In 1945, German POWs and suspected Nazis were held in the camp's more substantial buildings.
From the winter of 1945/46 to 1955 the camp was used to house refugees and displaced Germans from what is today Poland and the Czech Republic. At times, these numbered 2,800-3,000. Some of those who died are buried in the Heimatvertriebenenfriedhof nearby. In 1940, the city of Frankfurt had purchased property in the valley of Bad Orb to replace the camp on the Wegescheide. In the summer of 1949, the first children arrived for summer camp at the old location on the hill. In 1952, the area was returned by the town of Bad Orb and in 1955 the final refugees departed.

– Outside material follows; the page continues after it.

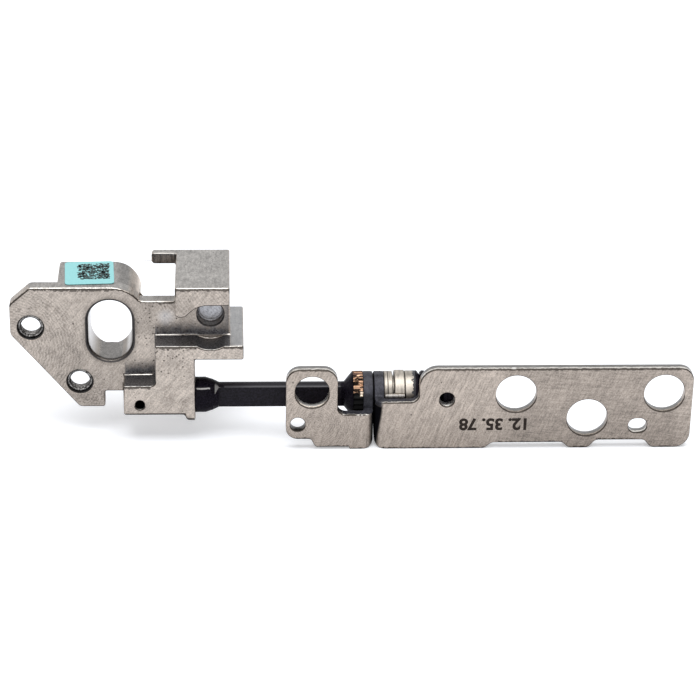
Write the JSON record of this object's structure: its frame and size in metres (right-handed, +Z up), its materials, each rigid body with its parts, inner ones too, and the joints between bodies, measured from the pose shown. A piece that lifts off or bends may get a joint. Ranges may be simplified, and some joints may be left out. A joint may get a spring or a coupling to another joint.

In 1969, the camp reverted completely to its pre-war role as a vacation camp for school children (mainly from Frankfurt). It currently operates under the name Schullandheim Wegscheide. It is not open to the general public.

The POW graveyard was initially set up with simple wooden crosses by former inmates. In 1955-7, when the graveyard was redesigned, the first sign saying Hier ruhen 1430 sowjetische Soldaten, die von den Faschisten ermordet wurden ("here lie 1430 Soviet soldiers, murdered by the fascists") was removed due to complaints by locals. It was replaced with the sign still there today with the bland inscription: Hier ruhen 1430 sowjetische Soldaten, die in schwerer Zeit fern der Heimat starben ("here lie 1430 Soviet soldiers who died far from home in hard times").